EN UN INFIERNO

  • La Masacre del Pabellón Séptimo |

El nuevo celador Gregorio Zerda caminó hasta el pabellón séptimo. Tras una rápida mirada, se acercó a una de las rejas y ordenó: «Bajen el volumen». Pretendía pasar un comunicado, pero los detenidos estaban terminando de ver una película y fue poca la atención que recibió. Sabían que aún les quedaba tiempo para ver la televisión y no querían perderlo escuchando a un uniformado. Sin embargo, a Gregorio esto no le gustó y, mucho menos, que Tolosa, un viejo preso, le dijese que faltaba poco para el final. Era el 13 de marzo de 1978, en plena dictadura militar, y aunque la cárcel de Devoto estaba pensada como lugar ejemplar para que los organismos de derechos humanos vieran lo cordiales que eran los genocidas, solamente ese pabellón ya superaba el doble de detenidos reglamentarios. Cerca de las 12:30, como ocurría todas las noches, alguien apagó el televisor.

Cuando el reloj marcó las 3 de la mañana, un grupo de policías se acercó para tomarle declaración a Tolosa, pero este se negó sabiendo lo que significaba que te buscaran a esa hora. Si bien cuando se retiraron todo parecía en calma, para algunos presos, era la paz que precedía a la tormenta. A las 8:00 del día 14, sus presagios se hicieron realidad. De un segundo para el otro, un silbato sonó indicando el comienzo de una requisa. Sin demoras, todos debían salir con las manos detrás de la cabeza mientras un cuerpo de oficiales, entre ‘barroteros’ y ‘baldoseros’, ingresaba a las celdas. Pero, esa vez, no los dejaron salir.

A los palazos, los penitenciarios entraron obligando a los detenidos a defenderse levantando camas y armando barricadas. Aterrados, los presos intentaron protegerse mientras les arrojaban gases lacrimógenos y sonaban los primeros disparos. Será en ese momento que, entre la desesperación generalizada, alguno de los calentadores dio contra un colchón. Luego, la masacre. En medio de un infierno de fuego y humo, los presos que se acercaban a respirar por la ventana recibieron una lluvia de balas desde afuera. En la calle, las autoridades impidieron el paso a los bomberos mientras durante 30 eternos minutos el incendio los calcinaba vivos.
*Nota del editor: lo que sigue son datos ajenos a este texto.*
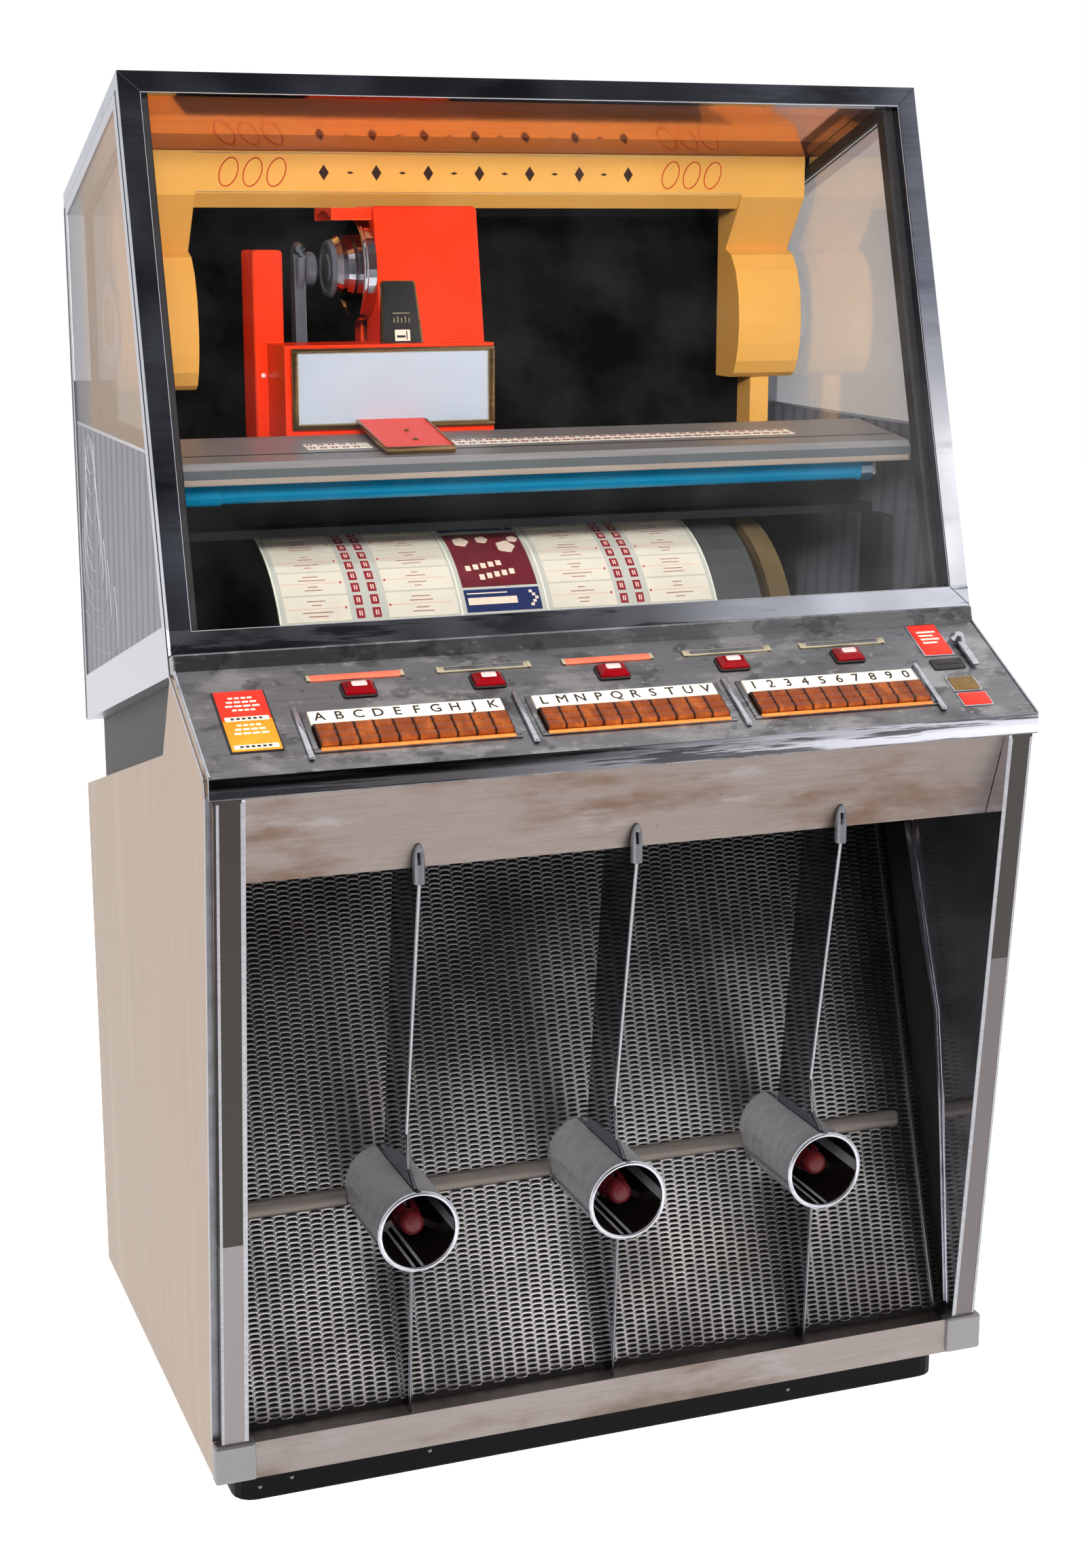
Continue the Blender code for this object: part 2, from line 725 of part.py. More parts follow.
def front_frame():
    """Posts, kick rail with its ledge, and the foot caps, as one frame round the grille."""
    ledge_z = KICK_Z - LEDGE_DROP
    ledge_y = GRILLE_FOOT_DEPTH - TOUCH
    inner = HALF - CAP_WIDTH + CAP_EDGE
    rail = side_outline(
        "front_frame",
        [
            (0.0, KICK_LOW_Z),
            (RAIL_SKIN, KICK_LOW_Z),
            (RAIL_SKIN, ledge_z - RAIL_SKIN),
            (ledge_y, ledge_z - RAIL_SKIN),
            (ledge_y, ledge_z),
            (RAIL_SKIN, ledge_z),
            (RAIL_SKIN, KICK_Z),
            (0.0, KICK_Z),
        ],
        -inner,
        inner,
        BRUSHED,
    )
    join(rail, post("post_left", -1), post("post_right", 1))
    for name, side in (("cap_left", -1), ("cap_right", 1)):
        ends = sorted((side * (HALF + CAP_RISE), side * (HALF - CAP_WIDTH)))
        cap = box(
            name,
            (ends[0], -CAP_STAND_OUT, KICK_LOW_Z),
            (ends[1], POST_THICKNESS, KICK_Z + CAP_RISE),
            edge=CAP_EDGE,
        )
        join(rail, cap)


def fascia_panel():
    """The overhanging panel under the deck, turned in along its foot."""
    half = HALF - POST_WIDTH - TOUCH
    top = LIP_LOW_Z - TOUCH
    low = top - FASCIA_HEIGHT
    top_y = LIP_Y + FASCIA_SETBACK
    low_y = top_y + FASCIA_TUCK
    side_outline(
        "fascia_panel",
        [
            (low_y, low),
            (low_y + FASCIA_RETURN, low),
            (low_y + FASCIA_RETURN, low + FASCIA_SKIN),
            (low_y + FASCIA_SKIN, low + FASCIA_SKIN),
            (top_y + FASCIA_SKIN, top),
            (top_y, top),
        ],
        -half,
        half,
        BRUSHED,
    )


def grille_panel():
    half = HALF - SIDE_THICKNESS - TOUCH
    face_box("grille_panel", GRILLE_FACE, -half, half, (0.0, GRILLE_LENGTH), (-GRILLE_THICKNESS, 0.0), MESH)


def finial(name, x, y, z):
    """The bullet that ends a fin over the fascia."""
    turns = 5
    tip = [
        (FINIAL_RADIUS * math.sin(i * math.pi / 2 / turns), FINIAL_LENGTH / 2 * math.cos(i * math.pi / 2 / turns))
        for i in range(turns + 1)
    ]
    tip.append((FINIAL_RADIUS, -FINIAL_LENGTH / 2))
    tip.append((0.0, -FINIAL_LENGTH / 2))
    return turned(name, tip, upright(x, y, z), steps=SMALL_STEPS)


def lens(name, x):
    """The bullet lens and the spider that holds it in the tube."""
    turns = 6
    profile = [
        (LENS_RADIUS * math.sin(i * math.pi / 2 / turns), LENS_LENGTH * math.cos(i * math.pi / 2 / turns))
        for i in range(turns + 1)
    ]
    profile.append((LENS_RADIUS, -SPIDER_THICKNESS))
    profile.append((0.0, -SPIDER_THICKNESS))
    depth = TUBE_MOUTH_DEPTH + SPIDER_DEPTH
    towards = Matrix.Translation((x, depth, TUBE_HEIGHT)) @ Matrix.Rotation(math.pi / 2, 4, "X")
    bullet = turned(name, profile, towards, steps=SMALL_STEPS)
    reach = TUBE_RADIUS - TUBE_WALL / 2
    for i, turn in enumerate((0.0, math.radians(120), math.radians(240))):
        arm_middle = Matrix.Translation((0.0, 0.0, reach / 2))
        place = Matrix.Translation((x, depth, TUBE_HEIGHT)) @ Matrix.Rotation(turn, 4, "Y") @ arm_middle
        join(bullet, sized_box(f"{name}_arm_{i}", (SPIDER_ARM, SPIDER_THICKNESS, reach), place))
    return bullet


def tail_tube(name, x):
    """One tail-light tube with the fin above it, the fin below it and the lens in it."""
    reach = grille_y(TUBE_HEIGHT + TUBE_RADIUS) - TUBE_MOUTH_DEPTH + OVERRUN
    inner = TUBE_RADIUS - TUBE_WALL
    middle = (TUBE_RADIUS + inner) / 2
    profile = [
        (inner, 0.0),
        (inner, reach),
        (TUBE_RADIUS, reach),
        (TUBE_RADIUS, RIM_RADIUS),
        (TUBE_RADIUS + RIM_RADIUS, RIM_RADIUS / 2),
        (TUBE_RADIUS + RIM_RADIUS, -RIM_RADIUS / 2),
        (middle, -RIM_RADIUS),
        (inner, 0.0),
    ]
    tube = turned(name, profile, inward(x, TUBE_MOUTH_DEPTH, TUBE_HEIGHT), CHROME)
    top_z = LIP_LOW_Z - TOUCH - FASCIA_HEIGHT - FASCIA_SKIN
    foot_z = TUBE_HEIGHT + inner + TUBE_WALL / 2
    half = FIN_THICKNESS / 2
    low_y = TUBE_MOUTH_DEPTH + FIN_OVERLAP
    upper_front = LIP_Y + FASCIA_SETBACK + FASCIA_TUCK - 2 * FINIAL_RADIUS
    upper_fin = side_outline(
        name + "_fin",
        [
            (TUBE_MOUTH_DEPTH + FIN_SETBACK / 2, foot_z),
            (TUBE_MOUTH_DEPTH + FIN_SETBACK / 2 + FIN_FOOT_CHORD, foot_z),
            (upper_front + FIN_TOP_CHORD, top_z),
            (upper_front, top_z),
            (low_y + FIN_SETBACK / 2, foot_z + FIN_FOOT_CHORD / 2),
            (low_y, foot_z + FIN_SETBACK),
        ],
        x - half,
        x + half,
    )
    ledge = KICK_Z - LEDGE_DROP + TOUCH
    under_z = TUBE_HEIGHT - inner - TUBE_WALL / 2
    lower_fin = side_outline(
        name + "_keel",
        [
            (GRILLE_FOOT_DEPTH / 2, ledge),
            (GRILLE_FOOT_DEPTH + OVERRUN, ledge),
            (grille_y(under_z) + OVERRUN, under_z),
            (FIN_SETBACK / 2, under_z),
        ],
        x - half,
        x + half,
    )
    bullet = finial(name + "_finial", x, upper_front + FINIAL_RADIUS / 2, top_z + FINIAL_LENGTH / 4)
    join(tube, upper_fin, lower_fin, bullet, lens(name + "_lens", x))
    low, high = -OVERRUN, GRILLE_LENGTH + OVERRUN
    reach_x = (x - TUBE_RADIUS - OVERRUN, x + TUBE_RADIUS + OVERRUN)
    behind = face_box(name + "_grille_cut", GRILLE_FACE, *reach_x, (low, high), (-CHEEK_DEPTH - OVERRUN, TOUCH))
    cut(tube, behind)
    fascia = fascia_clearance(name + "_fascia_cut", *reach_x)
    cut(tube, fascia)
    smooth(tube)


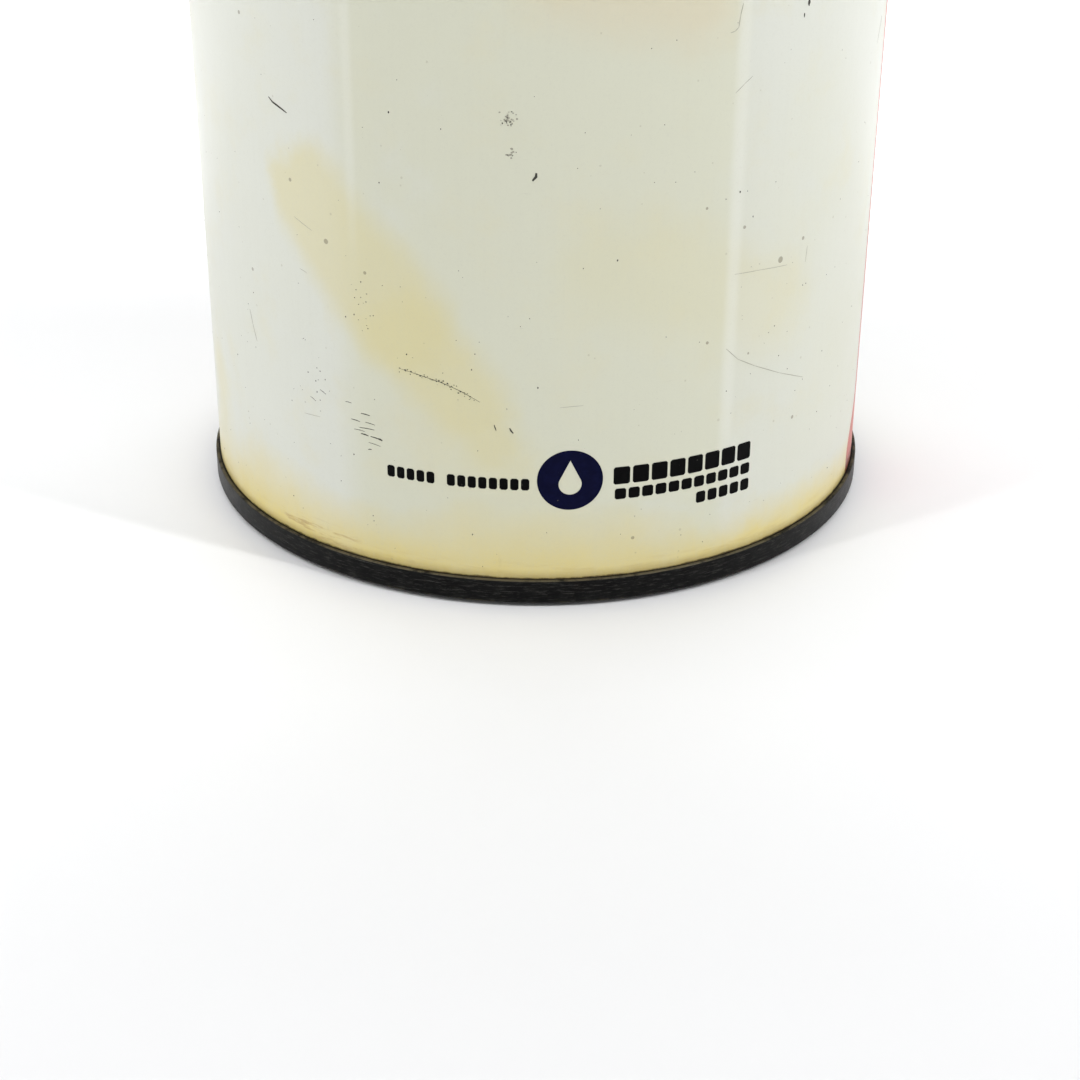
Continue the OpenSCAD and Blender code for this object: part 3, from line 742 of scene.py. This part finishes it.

Los medios rápidamente titularon sobre el “motín de los colchones”. Siguiendo la misma línea de la dictadura, dijeron a la población que todo fue responsabilidad de las víctimas. Sesenta y cinco muertos, aseguraron los datos oficiales, aunque las cifras reales indican que podrían ser más de cien. Cuando el fuego se apagó en el pabellón séptimo, horas después, algunos sobrevivientes empezaron a despertar entre humo y gritos de dolor. Rodeados de cuerpos calcinados y barrotes al rojo vivo. De las canillas no salía una gota de agua: se la habían cortado. Afuera, los agentes les ordenaban que fueran saliendo en fila. Así, entre golpes y torturas, eran trasladados a un calabozo. En las declaraciones no pudieron decir nada, estaban advertidos. Aún faltarían muchos años para que pudieran contar la verdad.